Yes, she would snooze in the afternoon, but the quality was no better than the light dozing she did at night. The effects were terrifying. Unelevated legs began to develop ulcers and soon cellulitis followed. Mentally, memories blurred as she became confused and grumpy.
A change of circumstances led her to become a resident in a care home. There, the carers have a set bedtime routine and from the outset, the carers got my mum into bed—and so she slept. After a week, her raw, weeping legs began to dry. After two, she had the concentration levels to tackle the crossword.
Sleep was her enemy and her friend.
The lesson, although not directly related to decision-making very much does affect our decisions. A tired mind loses focus and becomes easily distracted. Emotions are more easily felt, especially when we are deprived of quality rest. Decision quality will and does decline.
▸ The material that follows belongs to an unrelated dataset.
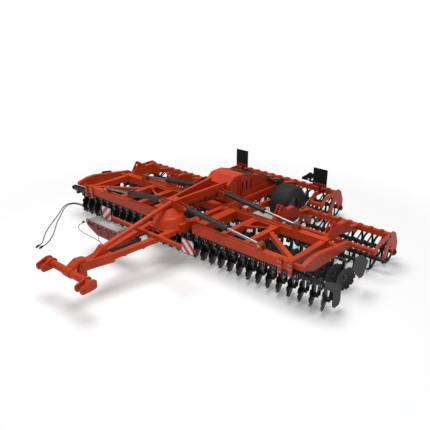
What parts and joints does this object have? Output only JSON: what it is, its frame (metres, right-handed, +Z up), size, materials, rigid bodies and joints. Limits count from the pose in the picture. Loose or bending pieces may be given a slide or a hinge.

Of course, it’s easy to say you should get eight hours sleep a night, but what matters more is the consistency of when you go to bed and when you wake. This is the forgotten lesson in Ben Franklin’s schedule. Bed at ten, rise at five. Seven hours every day. With the setting of consistent bedtime comes habit. Habit trains the brain to switch off. Routine builds the quality of sleep your mind and body needs.
That’s your challenge this week.
Set a time and stick to it. In bed, lights out with your head on the pillow at the same time every day. As Ben said: “Early to bed and early to rise makes a man healthy, wealthy, and wise.” Let this be the one decision you focus on improving this week.